• [WHAT IS BEING ASKED]: Write out the whole listing again, exactly as given.

* START RECORDS FOR THIS TASK *

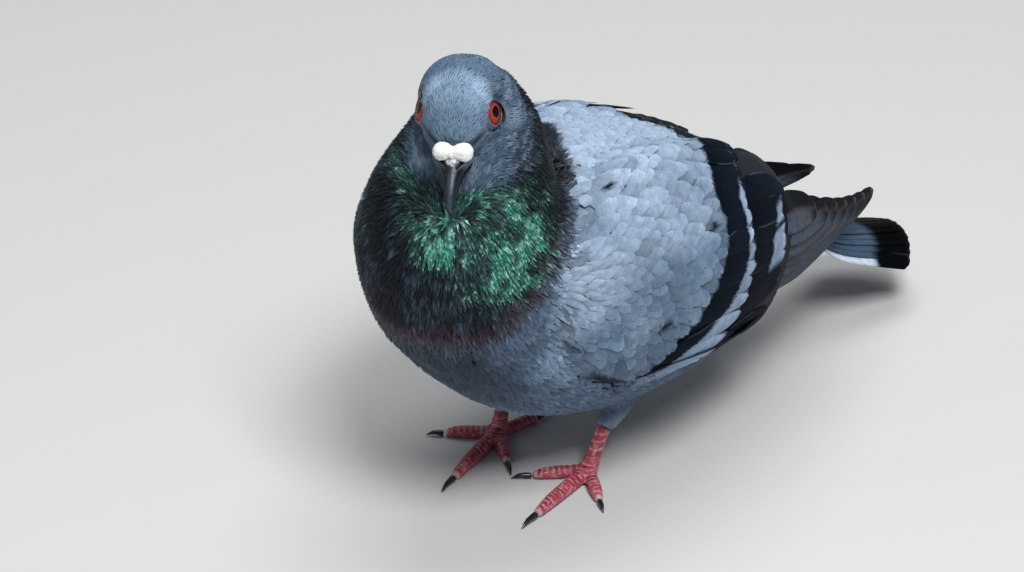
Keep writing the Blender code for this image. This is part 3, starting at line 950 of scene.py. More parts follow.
class Plumage(Enum):
    """The feather finishes."""

    HEAD = FeatherFinish("head_feather", count=5.0, slant=0.3, contrast=0.16, sheen=0.03)
    NECK = FeatherFinish("neck_feather", count=9.0, contrast=0.40, roughness=0.5, specular=0.15,
                         gleaming=True)
    BODY = FeatherFinish("body_feather", count=14.0, contrast=0.24, roughness=0.7, sheen=0.03)
    SHIELD = FeatherFinish("shield_feather", count=36.0, contrast=0.17, roughness=0.65,
                           specular=0.08)
    BARRED = FeatherFinish("barred_feather", count=60.0, slant=0.5, contrast=0.12, roughness=0.6,
                           specular=0.02)
    FLIGHT = FeatherFinish("flight_feather", count=95.0, slant=0.35, contrast=0.26, roughness=0.6,
                           specular=0.04)
    TAIL = FeatherFinish("tail_feather", count=95.0, slant=0.3, contrast=0.16, roughness=0.6,
                         specular=0.02)


# ---- feathers


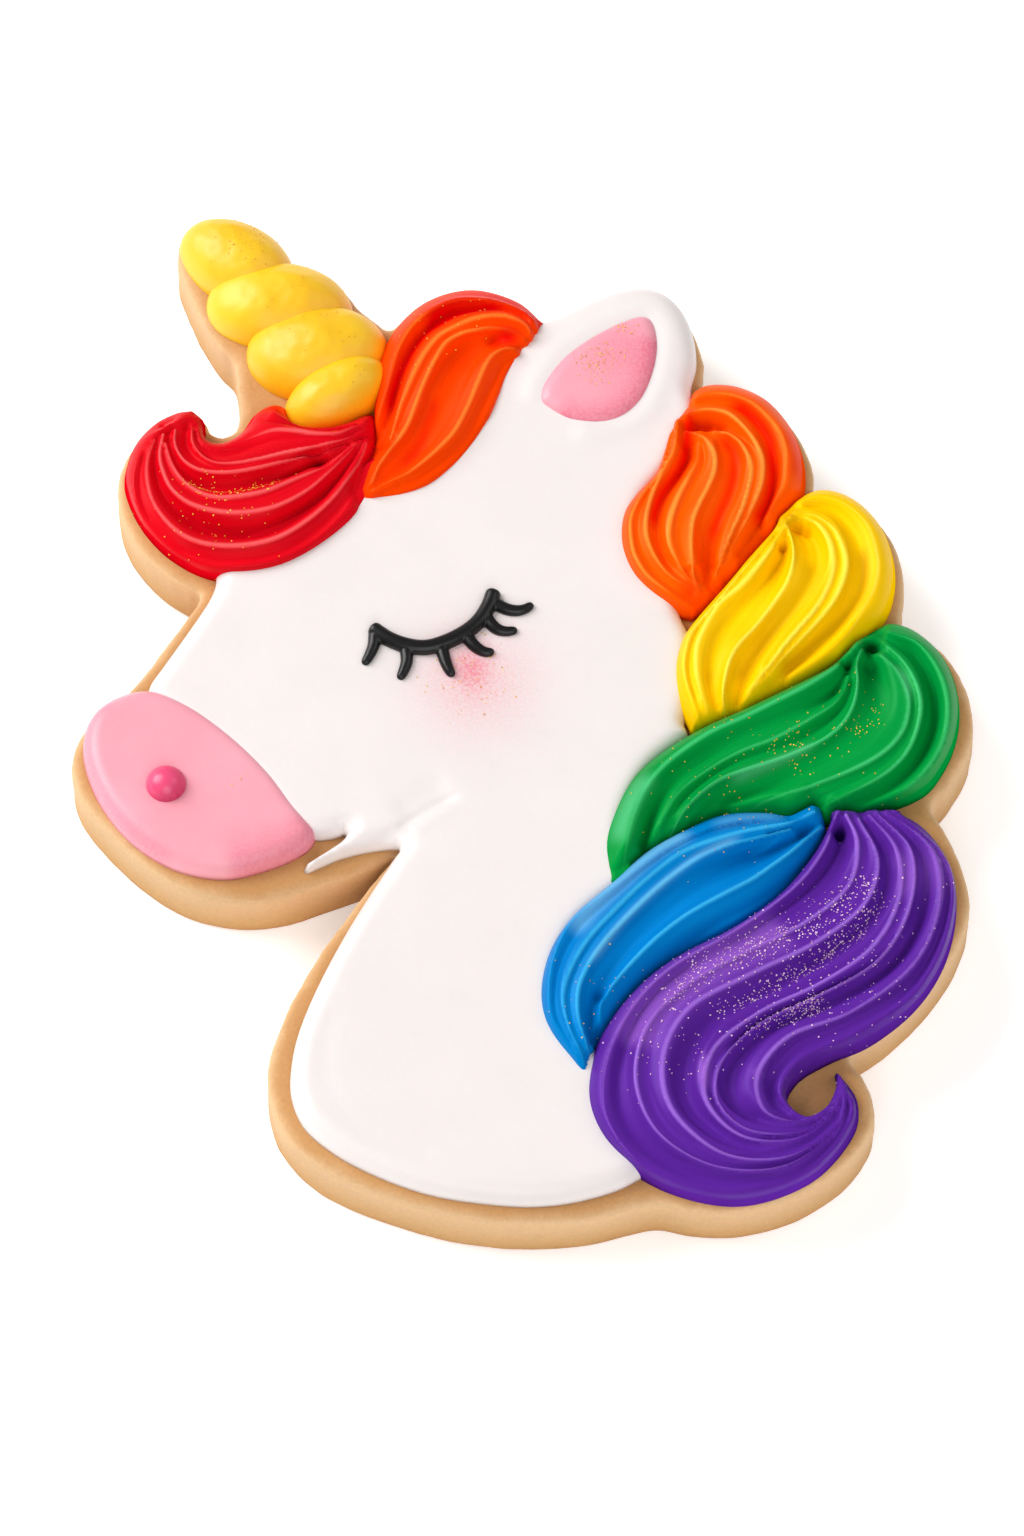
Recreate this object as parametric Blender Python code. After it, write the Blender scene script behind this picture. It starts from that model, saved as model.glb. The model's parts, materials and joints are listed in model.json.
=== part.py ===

* END RECORDS FOR THIS TASK *

• [FULL SOLUTION]:
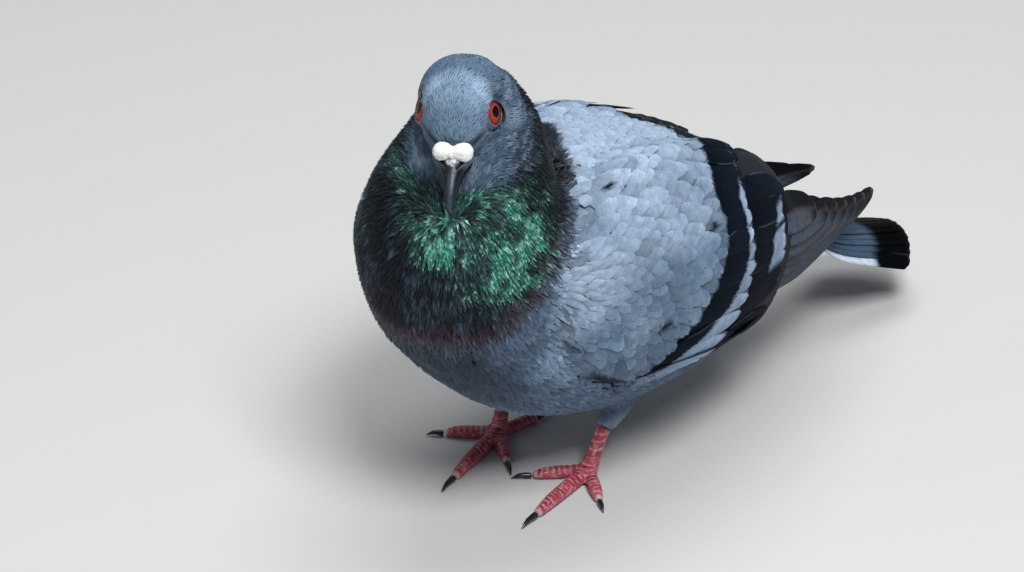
Keep writing the Blender code for this image. This is part 3, starting at line 950 of scene.py. More parts follow.
class Plumage(Enum):
    """The feather finishes."""

    HEAD = FeatherFinish("head_feather", count=5.0, slant=0.3, contrast=0.16, sheen=0.03)
    NECK = FeatherFinish("neck_feather", count=9.0, contrast=0.40, roughness=0.5, specular=0.15,
                         gleaming=True)
    BODY = FeatherFinish("body_feather", count=14.0, contrast=0.24, roughness=0.7, sheen=0.03)
    SHIELD = FeatherFinish("shield_feather", count=36.0, contrast=0.17, roughness=0.65,
                           specular=0.08)
    BARRED = FeatherFinish("barred_feather", count=60.0, slant=0.5, contrast=0.12, roughness=0.6,
                           specular=0.02)
    FLIGHT = FeatherFinish("flight_feather", count=95.0, slant=0.35, contrast=0.26, roughness=0.6,
                           specular=0.04)
    TAIL = FeatherFinish("tail_feather", count=95.0, slant=0.3, contrast=0.16, roughness=0.6,
                         specular=0.02)


# ---- feathers


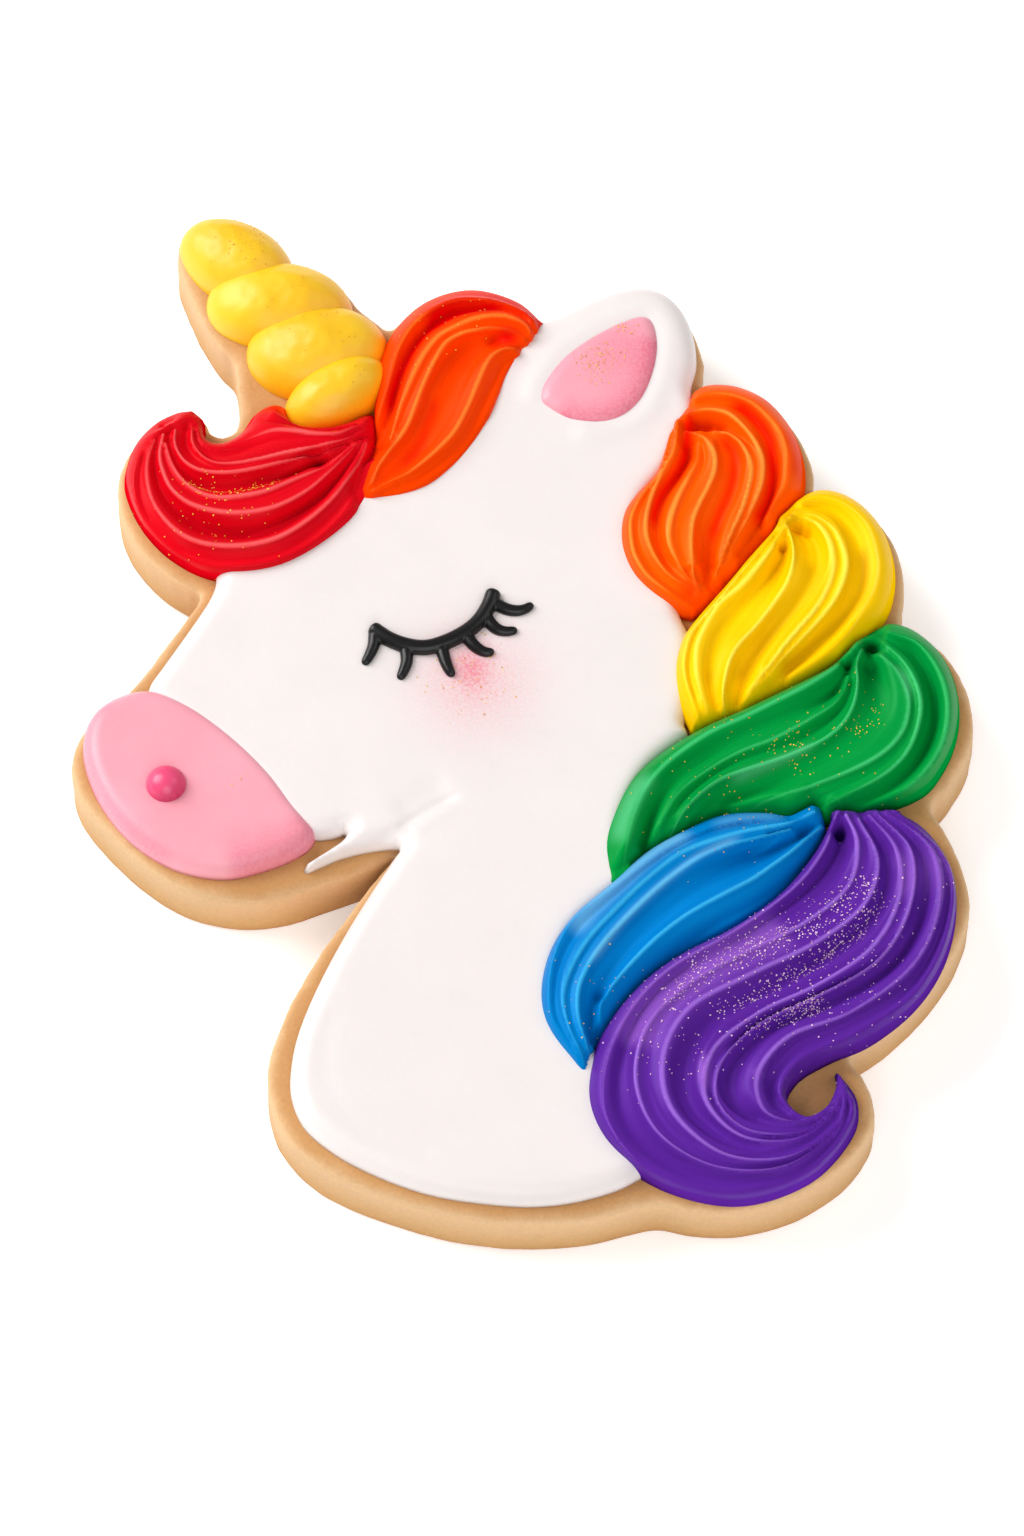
Recreate this object as parametric Blender Python code. After it, write the Blender scene script behind this picture. It starts from that model, saved as model.glb. The model's parts, materials and joints are listed in model.json.
=== part.py ===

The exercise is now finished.